El pueblo Wichí que resiste “Dame tus hijos, Rosa”, se dicen los chicos de la comunidad mientras juegan al Tunteyh. Y pronto sabremos que en esa práctica ancestral se esconde mucho más que un desafío infantil. Que allí anida un grito desesperado por la supervivencia de una cultura, la de este pueblo Wichí que resiste como puede la entrega de sus hijos, de su cultura. Tunteyh o el rumor de las piedras, el documental de Marina Rubino está contado desde adentro. La directora es alguien que escucha primero, para después sí contar y mostrar. Celebramos ese lugar tan distinto a otros. En paralelo y en contraste, vemos el derrotero de un pueblo saqueado, contaminado, privado de mantener sus costumbres, incluso las alimentarias. Todo acompasado por ese juego, transmitido de generación en generación, como su idioma, que también peligra. Pasado y presente.

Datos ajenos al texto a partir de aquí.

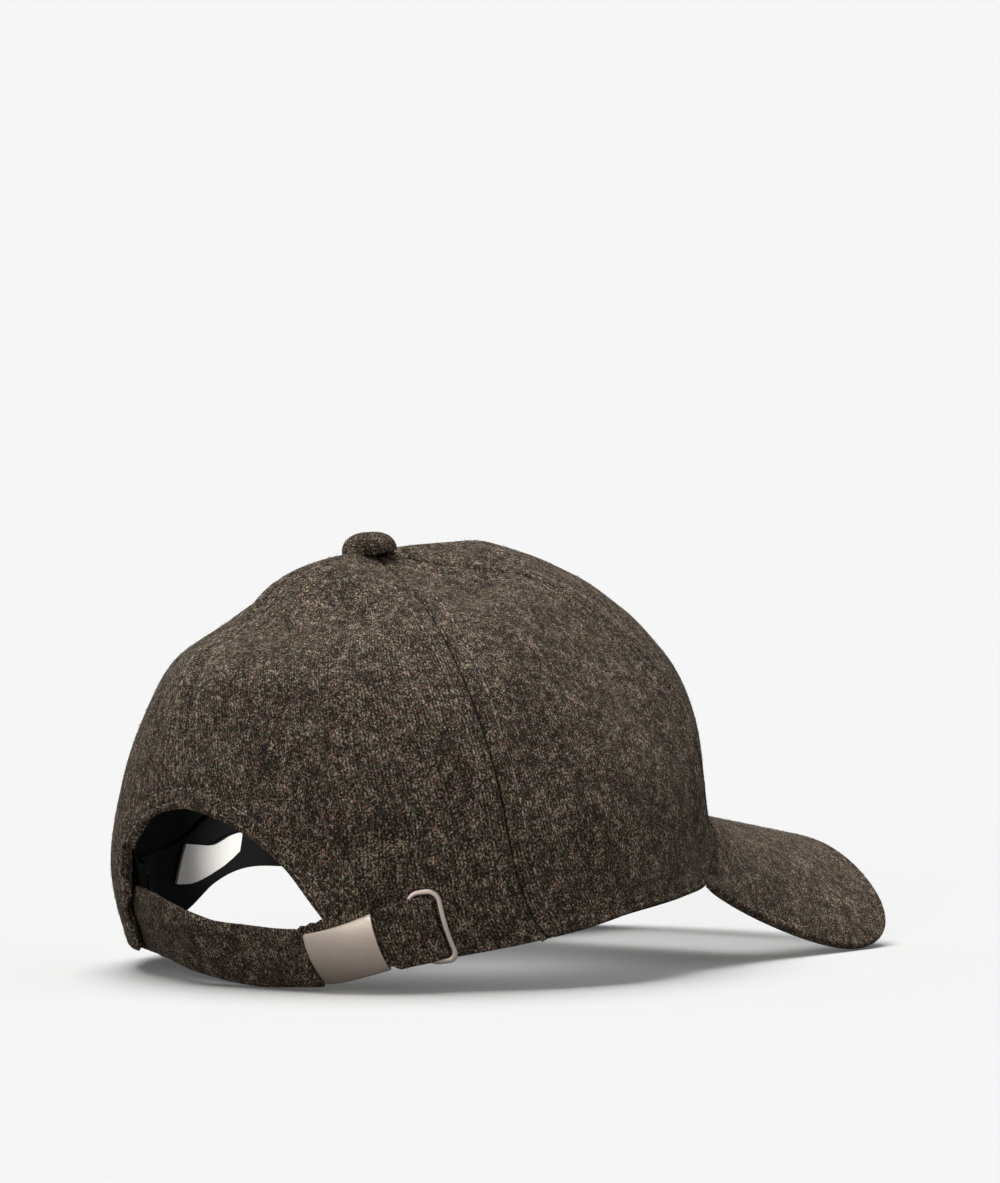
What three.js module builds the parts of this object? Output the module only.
// Peaked cap: six wool panels, a curved peak and an adjustable cloth strap at the back.
// Millimetres, +Z up. The peak points to -Y, the back to +Y, the wearer's right side to -X.
// Angles are in degrees about the crown's axis: 0 at the centre back, 90 at the wearer's right,
// 180 at the centre front. A level runs from 0 at the rim to 1 at the top of the crown.

import * as THREE from 'three';

// Where the part's own origin lies: bottom centre of the whole cap, on the surface it rests on.
const ORIGIN_X = 0;
const ORIGIN_Y = 43.4;

// Crown: one row for each level, with reaches from the axis and the share of the height climbed.
const CROWN_HEIGHT = 132.4;
const TOP_LEAN_X = 2;
const TOP_LEAN_Y = 12.5;
const TOP_LEAN_POWER = 1.5;
const FORWARD_TILT = 0.01;
const SECTIONS = [
  { level: -0.12, side: 101.7, back: 70.7, front: 112.7, riseBack: -0.088, riseSide: -0.071, riseFront: -0.123 },
  { level: 0.0, side: 97, back: 80, front: 105, riseBack: 0, riseSide: 0, riseFront: 0 },
  { level: 0.16, side: 94.4, back: 88.5, front: 102.1, riseBack: 0.147, riseSide: 0.13, riseFront: 0.223 },
  { level: 0.34, side: 90.9, back: 88.5, front: 102.6, riseBack: 0.353, riseSide: 0.317, riseFront: 0.5 },
  { level: 0.52, side: 81.5, back: 82.1, front: 96, riseBack: 0.564, riseSide: 0.517, riseFront: 0.732 },
  { level: 0.7, side: 64.6, back: 67.3, front: 80, riseBack: 0.749, riseSide: 0.725, riseFront: 0.922 },
  { level: 0.84, side: 45.1, back: 45.7, front: 58.1, riseBack: 0.849, riseSide: 0.848, riseFront: 1.019 },
  { level: 0.94, side: 23.6, back: 22.9, front: 32.1, riseBack: 0.977, riseSide: 0.91, riseFront: 1.05 },
  { level: 1.0, side: 0, back: 0, front: 0, riseBack: 1, riseSide: 1, riseFront: 1 },
];
const LOWEST_LEVEL = SECTIONS[0].level;
const HIGHEST_STRAP_LEVEL = 0.7;
const HALVING_STEPS = 30;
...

Vemos a los pescadores en el Pilcomayo buscando peces que se acaban, a los recolectores persiguiendo el chaguar que escasea y al joven Jairo, que trabaja como maestro bilingüe en la escuela, hablándonos de su cosmovisión, una palabra cuyo significado desconocía, pero le costó nada aprender. Es una película de contraste, dijimos. De los ancestros, los antiguos, con estos niños que rezan el Padre nuestro, o le cantan a la bandera de un patria que no incluyó su historia. “Salve Argentina, bandera azul y blanca”. Por eso celebran vivir lejos de la ciudad, porque allí la tradición oral y su lengua madre sobreviven, como sobrevive la leyenda de Tokjuaj en un Pilcomayo amenazado. Quieren saber si el agua todavía sirve, si también los está matando, y mientras tanto un niño nace, y los chicos siguen arrojando piedras al aire, en este juego para ampliar la familia. La cotidianidad de un pueblo, los Nop op wet. “Dame tus hijos, Rosa”, dicen ellos, que todavía escuchan el rumor de las piedras.